As Christians today we face many temptations that lead us away from God. We have even less time to pray, or to read scripture. For many of us, seeking pleasure and having fun has replaced God in our daily life. Many prefer watching football on a Sunday, rather than attending Church. Spending time in shops and cinemas has replaced family and community time. Yet, loss of contact with God, leads to a loss of trust and confidence in him, and that inevitably leads to making wrong choices.
It would be good therefore, at the beginning of this Lent, to examine ourselves and see what undermines our trust and confidence in God. These are the real sources of our failures in life. True fasting is about abandoning such things. On the positive side, during Lent we have a perfect opportunity to focus on activities that lead us closer to our creator: prayer, scripture reading, and works of charity. For this period, let us choose a life of dependence on God in faithfulness.

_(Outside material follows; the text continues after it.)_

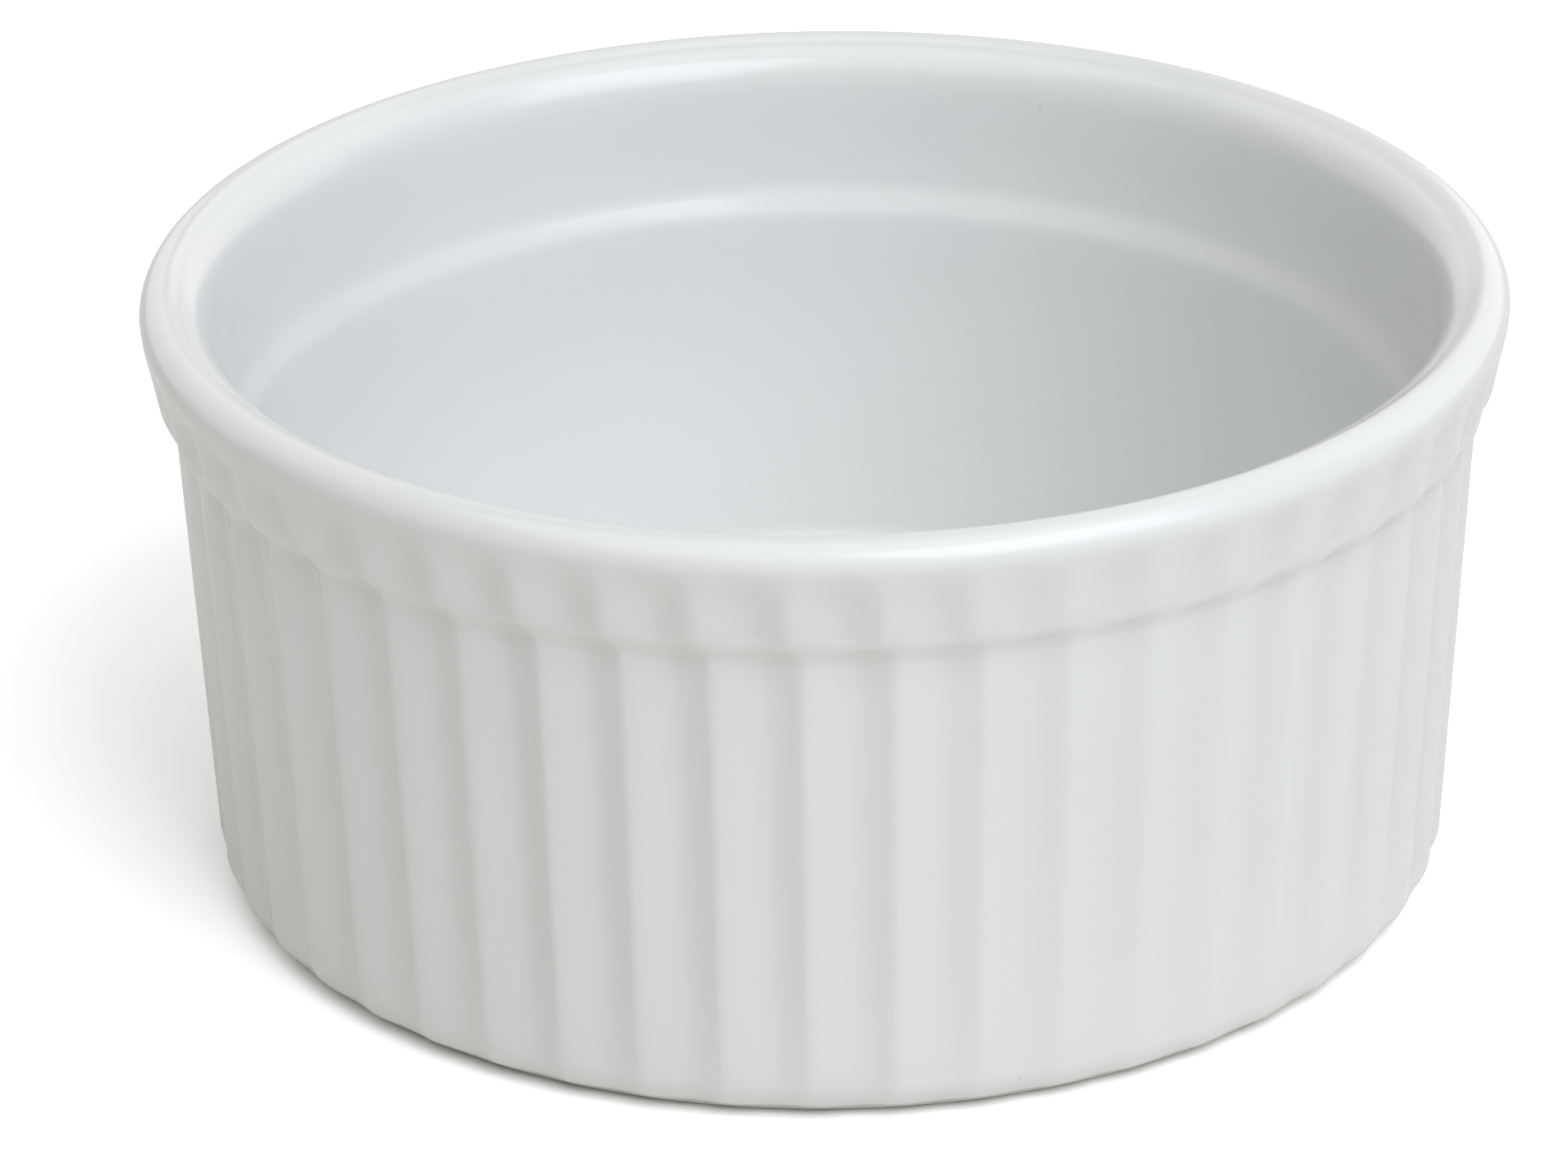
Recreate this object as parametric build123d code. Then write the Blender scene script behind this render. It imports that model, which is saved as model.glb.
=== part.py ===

Doing this we will be able to withstand temptation, and we will be like Jesus in saying “Away with you, Satan!
What habits and attitudes undermine my trust and confidence in God?
How much time do I spend in God’s presence through prayer and scripture reading?
Response to God
I will pray daily for the grace of drawing ever closer to my Lord and God and for strength to live my life in trusting obedience to Him.
Response to your World
In this first week of Lent I will identify and fast from bad habits and attitudes that isolate me from God.
As a group, we shall determine one activity that will show that we choose life through trusting obedience to God, and implement it.
Lord, save us from temptations and, if they come, grant us the necessary strength and grace to overcome them. Guide us into the pathways of total trust and obedience as we make choices that will enhance our life in this community. Give us the grace and fidelity to be obedient to you, our creator God. We ask this through Christ our Lord. Amen.